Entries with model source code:
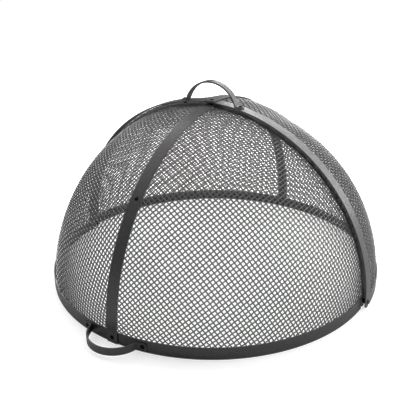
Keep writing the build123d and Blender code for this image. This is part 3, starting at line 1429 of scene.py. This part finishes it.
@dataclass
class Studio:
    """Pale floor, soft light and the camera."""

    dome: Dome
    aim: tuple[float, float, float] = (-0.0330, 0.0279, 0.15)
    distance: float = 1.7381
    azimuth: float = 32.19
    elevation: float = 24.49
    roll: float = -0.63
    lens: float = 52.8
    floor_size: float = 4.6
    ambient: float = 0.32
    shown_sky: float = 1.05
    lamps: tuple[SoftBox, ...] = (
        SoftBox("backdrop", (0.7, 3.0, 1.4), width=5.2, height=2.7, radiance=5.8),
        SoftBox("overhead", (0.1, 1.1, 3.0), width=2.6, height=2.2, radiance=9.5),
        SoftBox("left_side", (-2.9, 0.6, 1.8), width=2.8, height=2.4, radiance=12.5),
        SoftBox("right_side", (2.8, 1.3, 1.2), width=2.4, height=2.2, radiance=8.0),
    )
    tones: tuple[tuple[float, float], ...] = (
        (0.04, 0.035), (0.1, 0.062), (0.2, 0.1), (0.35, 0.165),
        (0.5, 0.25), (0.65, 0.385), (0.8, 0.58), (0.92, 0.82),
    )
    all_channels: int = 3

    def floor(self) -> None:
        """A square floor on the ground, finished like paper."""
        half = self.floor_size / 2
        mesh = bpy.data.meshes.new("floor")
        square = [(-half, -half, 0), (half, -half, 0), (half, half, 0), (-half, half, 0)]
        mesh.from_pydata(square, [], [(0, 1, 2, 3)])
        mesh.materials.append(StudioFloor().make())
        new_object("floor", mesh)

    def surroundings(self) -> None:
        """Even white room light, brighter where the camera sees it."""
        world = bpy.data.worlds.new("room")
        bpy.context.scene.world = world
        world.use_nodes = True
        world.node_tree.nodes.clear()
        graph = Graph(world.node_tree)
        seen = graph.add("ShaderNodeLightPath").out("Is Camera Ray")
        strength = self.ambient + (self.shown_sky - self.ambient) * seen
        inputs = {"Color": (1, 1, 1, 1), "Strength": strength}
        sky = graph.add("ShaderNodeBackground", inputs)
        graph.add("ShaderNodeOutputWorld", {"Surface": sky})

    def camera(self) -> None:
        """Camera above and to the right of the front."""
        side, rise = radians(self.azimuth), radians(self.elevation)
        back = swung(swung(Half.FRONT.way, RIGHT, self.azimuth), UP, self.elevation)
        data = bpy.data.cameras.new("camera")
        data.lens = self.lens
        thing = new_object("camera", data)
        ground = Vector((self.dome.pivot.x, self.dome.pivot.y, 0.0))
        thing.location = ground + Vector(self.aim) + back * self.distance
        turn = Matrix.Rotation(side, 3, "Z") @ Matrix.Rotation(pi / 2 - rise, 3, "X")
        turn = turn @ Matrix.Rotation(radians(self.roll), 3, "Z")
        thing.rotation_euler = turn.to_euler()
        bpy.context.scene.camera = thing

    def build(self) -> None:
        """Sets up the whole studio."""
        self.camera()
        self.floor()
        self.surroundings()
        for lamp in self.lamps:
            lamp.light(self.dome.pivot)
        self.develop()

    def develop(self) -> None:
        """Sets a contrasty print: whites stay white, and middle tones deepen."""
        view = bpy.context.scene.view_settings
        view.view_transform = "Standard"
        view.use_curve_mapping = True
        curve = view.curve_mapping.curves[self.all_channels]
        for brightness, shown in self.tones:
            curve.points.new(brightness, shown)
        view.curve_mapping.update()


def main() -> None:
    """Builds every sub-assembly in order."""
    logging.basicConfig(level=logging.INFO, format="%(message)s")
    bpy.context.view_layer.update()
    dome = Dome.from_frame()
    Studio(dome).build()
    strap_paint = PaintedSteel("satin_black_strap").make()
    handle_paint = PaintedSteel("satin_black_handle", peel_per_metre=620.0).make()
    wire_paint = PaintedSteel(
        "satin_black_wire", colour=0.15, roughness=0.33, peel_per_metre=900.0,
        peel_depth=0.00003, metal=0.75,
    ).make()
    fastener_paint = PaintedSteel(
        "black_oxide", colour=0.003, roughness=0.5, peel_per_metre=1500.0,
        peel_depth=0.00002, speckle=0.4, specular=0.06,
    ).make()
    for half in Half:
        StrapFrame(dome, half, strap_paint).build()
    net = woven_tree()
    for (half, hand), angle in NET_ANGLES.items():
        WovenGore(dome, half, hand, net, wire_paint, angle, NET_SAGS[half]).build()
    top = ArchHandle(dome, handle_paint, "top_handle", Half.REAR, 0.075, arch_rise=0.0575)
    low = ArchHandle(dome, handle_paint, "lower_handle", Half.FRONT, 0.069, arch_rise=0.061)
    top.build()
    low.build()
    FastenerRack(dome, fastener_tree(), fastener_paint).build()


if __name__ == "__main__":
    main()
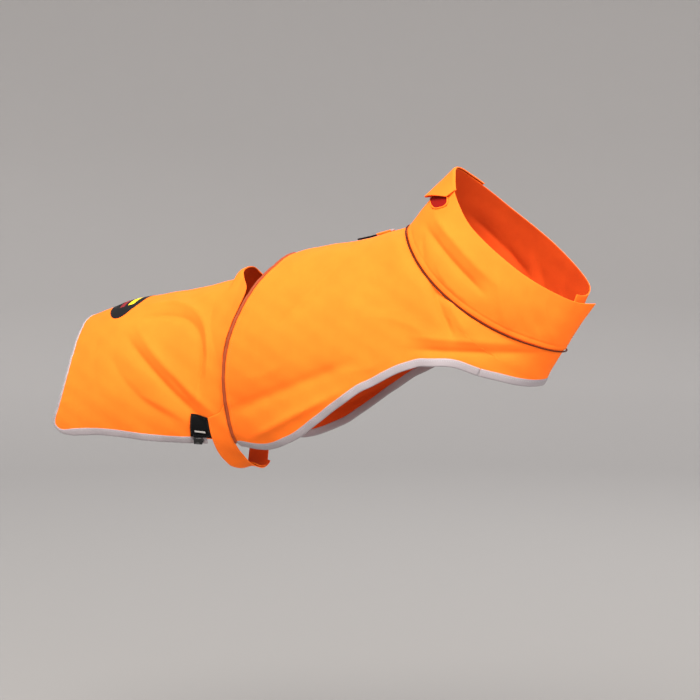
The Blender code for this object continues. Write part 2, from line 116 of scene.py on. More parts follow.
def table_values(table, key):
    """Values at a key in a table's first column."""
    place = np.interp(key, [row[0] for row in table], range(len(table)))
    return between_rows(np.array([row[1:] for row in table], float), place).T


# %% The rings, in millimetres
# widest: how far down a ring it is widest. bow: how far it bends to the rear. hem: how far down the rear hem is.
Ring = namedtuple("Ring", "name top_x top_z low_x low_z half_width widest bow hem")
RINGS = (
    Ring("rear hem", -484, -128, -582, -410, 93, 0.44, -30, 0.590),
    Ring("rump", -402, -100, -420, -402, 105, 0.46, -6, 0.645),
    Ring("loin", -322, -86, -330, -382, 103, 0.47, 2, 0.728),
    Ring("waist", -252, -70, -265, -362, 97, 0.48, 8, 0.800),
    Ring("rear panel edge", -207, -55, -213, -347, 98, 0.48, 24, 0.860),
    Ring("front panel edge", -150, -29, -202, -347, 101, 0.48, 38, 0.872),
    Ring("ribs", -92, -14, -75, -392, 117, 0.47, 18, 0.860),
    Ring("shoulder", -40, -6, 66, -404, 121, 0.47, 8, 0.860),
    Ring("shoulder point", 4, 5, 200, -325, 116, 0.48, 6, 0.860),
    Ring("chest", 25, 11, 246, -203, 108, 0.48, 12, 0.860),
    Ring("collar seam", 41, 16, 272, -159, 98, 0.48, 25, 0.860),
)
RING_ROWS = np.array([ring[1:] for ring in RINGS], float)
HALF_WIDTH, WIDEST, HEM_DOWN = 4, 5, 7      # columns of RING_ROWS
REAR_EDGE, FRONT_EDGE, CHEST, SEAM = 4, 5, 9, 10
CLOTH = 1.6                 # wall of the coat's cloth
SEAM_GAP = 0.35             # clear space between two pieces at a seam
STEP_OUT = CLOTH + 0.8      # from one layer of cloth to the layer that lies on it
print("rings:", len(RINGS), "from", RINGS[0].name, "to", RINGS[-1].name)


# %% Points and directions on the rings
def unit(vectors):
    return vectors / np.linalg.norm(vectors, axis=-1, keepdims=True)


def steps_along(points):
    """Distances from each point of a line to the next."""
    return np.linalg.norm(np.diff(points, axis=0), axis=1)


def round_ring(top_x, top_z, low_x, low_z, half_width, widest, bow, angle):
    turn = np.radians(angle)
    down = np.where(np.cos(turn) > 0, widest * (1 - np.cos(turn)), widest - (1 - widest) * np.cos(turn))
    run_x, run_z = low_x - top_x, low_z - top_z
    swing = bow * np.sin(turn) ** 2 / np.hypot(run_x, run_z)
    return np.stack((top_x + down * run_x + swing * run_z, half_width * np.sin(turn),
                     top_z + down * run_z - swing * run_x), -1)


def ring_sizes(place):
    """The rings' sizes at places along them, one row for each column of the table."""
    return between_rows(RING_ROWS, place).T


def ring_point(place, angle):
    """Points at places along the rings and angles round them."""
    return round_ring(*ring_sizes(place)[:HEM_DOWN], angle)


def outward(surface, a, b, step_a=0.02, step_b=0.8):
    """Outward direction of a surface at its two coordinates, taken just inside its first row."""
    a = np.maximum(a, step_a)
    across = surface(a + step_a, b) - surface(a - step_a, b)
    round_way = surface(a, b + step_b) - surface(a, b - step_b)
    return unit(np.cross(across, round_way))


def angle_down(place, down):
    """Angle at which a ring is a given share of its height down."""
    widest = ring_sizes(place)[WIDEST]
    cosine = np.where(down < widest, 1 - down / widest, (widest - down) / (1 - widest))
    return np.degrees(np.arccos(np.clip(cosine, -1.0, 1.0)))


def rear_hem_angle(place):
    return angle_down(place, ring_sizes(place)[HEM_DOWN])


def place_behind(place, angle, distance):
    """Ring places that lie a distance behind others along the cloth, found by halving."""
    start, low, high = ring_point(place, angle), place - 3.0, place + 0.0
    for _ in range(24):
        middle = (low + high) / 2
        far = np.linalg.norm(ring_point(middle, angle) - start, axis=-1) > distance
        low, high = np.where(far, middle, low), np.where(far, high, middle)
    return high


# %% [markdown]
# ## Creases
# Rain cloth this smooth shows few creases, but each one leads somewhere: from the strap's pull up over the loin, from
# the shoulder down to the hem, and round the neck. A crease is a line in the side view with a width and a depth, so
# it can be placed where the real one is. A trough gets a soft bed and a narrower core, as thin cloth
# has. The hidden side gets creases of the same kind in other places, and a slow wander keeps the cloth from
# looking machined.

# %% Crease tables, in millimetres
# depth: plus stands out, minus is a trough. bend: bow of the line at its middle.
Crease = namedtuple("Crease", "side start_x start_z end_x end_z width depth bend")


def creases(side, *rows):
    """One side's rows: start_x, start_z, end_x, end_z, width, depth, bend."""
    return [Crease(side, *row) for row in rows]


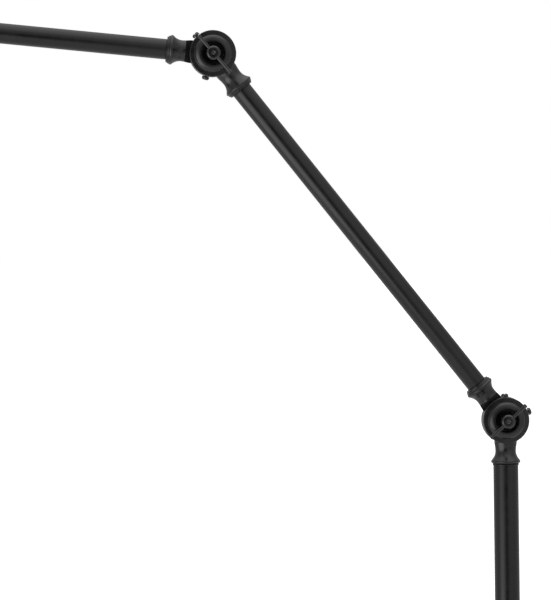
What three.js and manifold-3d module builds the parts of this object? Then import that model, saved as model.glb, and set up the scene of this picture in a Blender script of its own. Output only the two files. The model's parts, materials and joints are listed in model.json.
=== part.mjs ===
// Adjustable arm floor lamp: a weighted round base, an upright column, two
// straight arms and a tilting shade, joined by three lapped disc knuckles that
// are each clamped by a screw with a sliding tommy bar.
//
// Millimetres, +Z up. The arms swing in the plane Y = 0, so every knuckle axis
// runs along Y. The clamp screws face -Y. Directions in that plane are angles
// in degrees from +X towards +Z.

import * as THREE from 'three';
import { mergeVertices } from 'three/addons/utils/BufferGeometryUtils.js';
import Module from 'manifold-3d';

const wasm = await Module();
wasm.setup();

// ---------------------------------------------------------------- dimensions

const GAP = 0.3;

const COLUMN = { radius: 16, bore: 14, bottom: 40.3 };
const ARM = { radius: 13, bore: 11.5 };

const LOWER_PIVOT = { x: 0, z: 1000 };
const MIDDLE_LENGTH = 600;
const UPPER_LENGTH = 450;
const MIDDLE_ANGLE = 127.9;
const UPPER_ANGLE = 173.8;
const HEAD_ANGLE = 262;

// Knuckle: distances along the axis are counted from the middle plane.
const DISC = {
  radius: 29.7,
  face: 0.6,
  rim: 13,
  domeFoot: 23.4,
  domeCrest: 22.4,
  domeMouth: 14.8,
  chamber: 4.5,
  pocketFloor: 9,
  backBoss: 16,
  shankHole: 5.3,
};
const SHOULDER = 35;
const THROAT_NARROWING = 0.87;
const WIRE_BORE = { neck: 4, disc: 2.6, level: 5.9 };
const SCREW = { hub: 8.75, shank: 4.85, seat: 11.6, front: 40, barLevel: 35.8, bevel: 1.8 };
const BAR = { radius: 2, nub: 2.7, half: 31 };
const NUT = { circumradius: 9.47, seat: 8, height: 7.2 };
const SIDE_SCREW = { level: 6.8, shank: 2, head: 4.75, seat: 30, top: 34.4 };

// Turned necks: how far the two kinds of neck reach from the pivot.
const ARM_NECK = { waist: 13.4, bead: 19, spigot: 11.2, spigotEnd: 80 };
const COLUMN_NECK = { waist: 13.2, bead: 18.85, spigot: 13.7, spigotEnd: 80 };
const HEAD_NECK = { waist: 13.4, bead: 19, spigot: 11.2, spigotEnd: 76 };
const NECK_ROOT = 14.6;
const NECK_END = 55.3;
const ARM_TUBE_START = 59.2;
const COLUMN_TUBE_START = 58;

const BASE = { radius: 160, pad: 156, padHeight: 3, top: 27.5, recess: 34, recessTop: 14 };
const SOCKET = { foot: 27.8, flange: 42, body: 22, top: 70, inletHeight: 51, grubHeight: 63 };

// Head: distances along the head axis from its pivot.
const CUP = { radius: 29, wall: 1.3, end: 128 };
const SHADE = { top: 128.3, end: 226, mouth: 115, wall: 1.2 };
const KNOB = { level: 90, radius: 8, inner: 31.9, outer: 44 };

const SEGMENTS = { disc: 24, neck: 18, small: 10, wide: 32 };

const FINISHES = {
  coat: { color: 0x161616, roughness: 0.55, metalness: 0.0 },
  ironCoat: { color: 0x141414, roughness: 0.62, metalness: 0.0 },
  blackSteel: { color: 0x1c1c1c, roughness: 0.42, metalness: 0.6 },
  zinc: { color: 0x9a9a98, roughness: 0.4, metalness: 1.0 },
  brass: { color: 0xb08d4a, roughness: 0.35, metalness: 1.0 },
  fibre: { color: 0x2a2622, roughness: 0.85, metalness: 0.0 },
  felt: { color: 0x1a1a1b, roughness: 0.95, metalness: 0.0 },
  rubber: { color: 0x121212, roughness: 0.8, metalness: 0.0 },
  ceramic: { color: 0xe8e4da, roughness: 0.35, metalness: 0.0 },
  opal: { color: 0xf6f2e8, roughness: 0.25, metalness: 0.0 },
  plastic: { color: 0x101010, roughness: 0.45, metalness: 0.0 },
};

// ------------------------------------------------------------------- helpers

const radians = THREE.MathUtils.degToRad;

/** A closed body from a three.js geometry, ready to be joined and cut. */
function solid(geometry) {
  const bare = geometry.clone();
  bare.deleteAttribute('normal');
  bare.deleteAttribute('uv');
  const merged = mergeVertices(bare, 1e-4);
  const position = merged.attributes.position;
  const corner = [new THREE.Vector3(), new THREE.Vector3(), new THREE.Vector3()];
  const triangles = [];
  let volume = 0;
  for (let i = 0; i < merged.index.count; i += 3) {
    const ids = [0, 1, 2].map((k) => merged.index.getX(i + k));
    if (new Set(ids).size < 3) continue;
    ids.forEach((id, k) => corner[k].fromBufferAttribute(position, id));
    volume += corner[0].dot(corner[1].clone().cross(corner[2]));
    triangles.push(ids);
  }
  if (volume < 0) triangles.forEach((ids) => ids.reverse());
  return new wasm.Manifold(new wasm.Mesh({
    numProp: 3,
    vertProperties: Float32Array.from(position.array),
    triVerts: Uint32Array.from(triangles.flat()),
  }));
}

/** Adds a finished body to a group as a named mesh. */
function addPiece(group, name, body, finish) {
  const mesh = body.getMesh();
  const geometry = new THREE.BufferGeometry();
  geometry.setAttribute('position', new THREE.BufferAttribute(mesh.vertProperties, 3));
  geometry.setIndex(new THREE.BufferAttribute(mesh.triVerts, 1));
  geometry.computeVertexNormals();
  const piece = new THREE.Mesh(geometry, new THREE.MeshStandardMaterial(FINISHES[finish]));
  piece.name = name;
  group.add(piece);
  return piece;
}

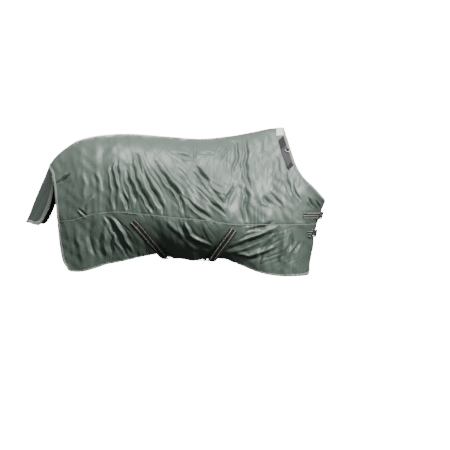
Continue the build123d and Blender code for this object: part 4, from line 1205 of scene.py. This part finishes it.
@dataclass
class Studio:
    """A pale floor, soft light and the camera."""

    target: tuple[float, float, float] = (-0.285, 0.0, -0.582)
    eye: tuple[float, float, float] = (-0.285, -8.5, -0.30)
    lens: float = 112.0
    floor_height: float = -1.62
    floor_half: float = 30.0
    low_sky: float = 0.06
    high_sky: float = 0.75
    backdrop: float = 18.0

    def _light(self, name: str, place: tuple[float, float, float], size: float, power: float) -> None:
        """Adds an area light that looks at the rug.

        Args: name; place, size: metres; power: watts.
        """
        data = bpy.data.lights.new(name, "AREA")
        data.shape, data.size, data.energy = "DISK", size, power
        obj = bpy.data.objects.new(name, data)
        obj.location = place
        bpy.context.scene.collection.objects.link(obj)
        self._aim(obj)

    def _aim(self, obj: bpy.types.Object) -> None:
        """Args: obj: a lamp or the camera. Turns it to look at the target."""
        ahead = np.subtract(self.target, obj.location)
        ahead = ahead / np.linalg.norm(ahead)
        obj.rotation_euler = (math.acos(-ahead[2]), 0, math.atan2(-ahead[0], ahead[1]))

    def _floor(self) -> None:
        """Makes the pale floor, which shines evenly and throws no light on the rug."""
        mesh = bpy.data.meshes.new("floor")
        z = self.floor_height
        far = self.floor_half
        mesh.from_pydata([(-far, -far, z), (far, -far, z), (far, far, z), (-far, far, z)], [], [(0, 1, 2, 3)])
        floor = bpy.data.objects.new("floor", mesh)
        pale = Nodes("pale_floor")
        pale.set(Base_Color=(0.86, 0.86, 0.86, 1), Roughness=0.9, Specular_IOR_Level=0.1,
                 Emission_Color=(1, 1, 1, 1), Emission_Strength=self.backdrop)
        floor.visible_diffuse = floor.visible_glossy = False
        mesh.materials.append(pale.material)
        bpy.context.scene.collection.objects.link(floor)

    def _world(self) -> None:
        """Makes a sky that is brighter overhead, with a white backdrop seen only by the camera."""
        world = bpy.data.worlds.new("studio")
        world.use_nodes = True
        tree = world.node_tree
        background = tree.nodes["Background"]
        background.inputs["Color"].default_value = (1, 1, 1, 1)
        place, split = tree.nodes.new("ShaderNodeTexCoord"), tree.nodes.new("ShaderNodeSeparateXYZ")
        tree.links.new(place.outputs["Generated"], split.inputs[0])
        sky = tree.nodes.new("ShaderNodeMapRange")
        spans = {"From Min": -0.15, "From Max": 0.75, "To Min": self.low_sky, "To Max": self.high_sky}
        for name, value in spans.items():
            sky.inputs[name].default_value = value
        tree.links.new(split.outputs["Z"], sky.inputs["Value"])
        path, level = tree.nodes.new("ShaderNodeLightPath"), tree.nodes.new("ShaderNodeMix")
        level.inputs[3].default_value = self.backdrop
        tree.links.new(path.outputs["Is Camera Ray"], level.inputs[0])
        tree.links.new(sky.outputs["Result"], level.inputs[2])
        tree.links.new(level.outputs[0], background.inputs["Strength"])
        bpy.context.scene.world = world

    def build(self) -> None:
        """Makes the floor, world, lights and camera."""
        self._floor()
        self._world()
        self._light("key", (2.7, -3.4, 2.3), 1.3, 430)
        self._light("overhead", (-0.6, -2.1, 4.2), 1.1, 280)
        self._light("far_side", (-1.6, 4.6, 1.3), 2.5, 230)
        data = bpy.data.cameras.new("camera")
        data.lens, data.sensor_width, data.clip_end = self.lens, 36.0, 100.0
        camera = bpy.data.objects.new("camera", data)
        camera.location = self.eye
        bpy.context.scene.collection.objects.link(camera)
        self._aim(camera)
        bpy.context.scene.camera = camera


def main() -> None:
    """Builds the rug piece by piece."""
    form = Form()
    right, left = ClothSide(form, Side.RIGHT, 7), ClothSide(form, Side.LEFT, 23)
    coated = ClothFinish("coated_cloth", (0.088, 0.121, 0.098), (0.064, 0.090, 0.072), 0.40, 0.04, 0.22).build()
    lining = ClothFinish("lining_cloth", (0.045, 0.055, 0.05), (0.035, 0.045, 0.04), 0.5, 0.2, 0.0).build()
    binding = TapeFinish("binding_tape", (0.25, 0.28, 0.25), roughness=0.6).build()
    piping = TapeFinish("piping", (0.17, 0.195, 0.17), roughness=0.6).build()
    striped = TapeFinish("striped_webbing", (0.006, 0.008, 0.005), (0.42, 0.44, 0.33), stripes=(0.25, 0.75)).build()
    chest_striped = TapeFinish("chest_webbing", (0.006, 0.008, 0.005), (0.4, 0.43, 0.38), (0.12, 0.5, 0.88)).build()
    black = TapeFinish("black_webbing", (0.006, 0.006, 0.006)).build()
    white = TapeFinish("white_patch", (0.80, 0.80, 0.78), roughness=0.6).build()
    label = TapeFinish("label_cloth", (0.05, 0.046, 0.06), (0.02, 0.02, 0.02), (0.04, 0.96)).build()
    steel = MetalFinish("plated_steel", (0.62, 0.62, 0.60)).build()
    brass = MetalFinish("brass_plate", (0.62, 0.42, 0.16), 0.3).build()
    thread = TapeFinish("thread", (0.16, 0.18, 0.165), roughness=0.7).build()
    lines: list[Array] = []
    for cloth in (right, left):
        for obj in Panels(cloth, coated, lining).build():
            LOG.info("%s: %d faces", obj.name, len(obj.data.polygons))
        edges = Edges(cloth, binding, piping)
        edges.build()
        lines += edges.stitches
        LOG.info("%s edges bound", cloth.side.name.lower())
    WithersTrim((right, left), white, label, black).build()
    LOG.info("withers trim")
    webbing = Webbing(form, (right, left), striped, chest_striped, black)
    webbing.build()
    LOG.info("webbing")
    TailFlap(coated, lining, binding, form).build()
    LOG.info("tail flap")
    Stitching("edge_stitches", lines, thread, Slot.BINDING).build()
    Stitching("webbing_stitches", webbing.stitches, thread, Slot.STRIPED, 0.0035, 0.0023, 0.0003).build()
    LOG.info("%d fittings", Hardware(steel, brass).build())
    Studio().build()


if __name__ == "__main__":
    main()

TO BE DONE: Where a line in the entries holds "context", copy that line.

RESPONSE BELOW:
        bpy.context.scene.world = world
        bpy.context.scene.camera = thing
        view = bpy.context.scene.view_settings
    bpy.context.view_layer.update()
        bpy.context.scene.collection.objects.link(obj)
        bpy.context.scene.collection.objects.link(floor)
        bpy.context.scene.world = world
        bpy.context.scene.collection.objects.link(camera)
        bpy.context.scene.camera = camera